Sure enough, marriage equality is secure in New York. Unlike California and other states with referendum and initiative provisions, New York law does not permit voters to repeal at the ballot box statues approved by the legislature.  Amending the state Constitution is a cumbersome process requiring approval twice in two legislative sessions, one before and one after a biennial election of the Assembly.  Only then would a proposed amendment banning same-sex marriage go before voters.

Still, New York’s Marriage Equality Act is unique insofar as it has the most extensive religious exemptions of any gay-marriage law so far enacted. For example, the law makes explicit that no member of the clergy is required to marry a same-sex couple.


NY Marriage continued

In addition, the Marriage Equality Act and other New York law exempt religious organizations and “benevolent orders,” like the Knights of Columbus, from non-discrimination requirements of public accommodations, for instance, commercial banquet halls.

As lawmakers in Albany, the state capital, debated marriage equality, media gave extensive coverage to church opposition to it and to detractors’ insistence on exemptions to protect religious liberties.

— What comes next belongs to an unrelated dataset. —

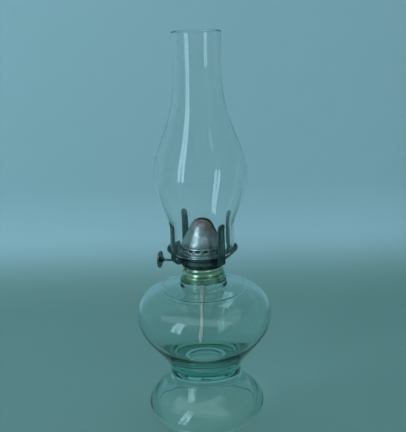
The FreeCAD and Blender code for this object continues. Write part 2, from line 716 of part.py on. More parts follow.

Rev. Trzynka voiced frustration over the media. “Much of the news coverage made it feel as though religious people were against [same-sex] marriage – period!” he said, adding, the media gave the impression, moreover, that “‘the church’” wanted religious exemptions “so that it did not have to support gay marriage in any way.”

Trzynka knew differently, he said, referring to his own denomination and pastors’ support of marriage equality, as well as backing from Episcopal priests, United Church of Christ pastors and Presbyterian clergy.

Partly out of frustration, he explained, “I decided to put out a sign in front of our church, saying that here at Trinity Lower East Side Lutheran Parish, the pastor – me – would perform free LGBT marriages for the coming year.”

Apparently, “It got a lot of buzz,” Trzynka said. “I hope it caused people to hear again that many religious people believe God loves to bless such marriages.”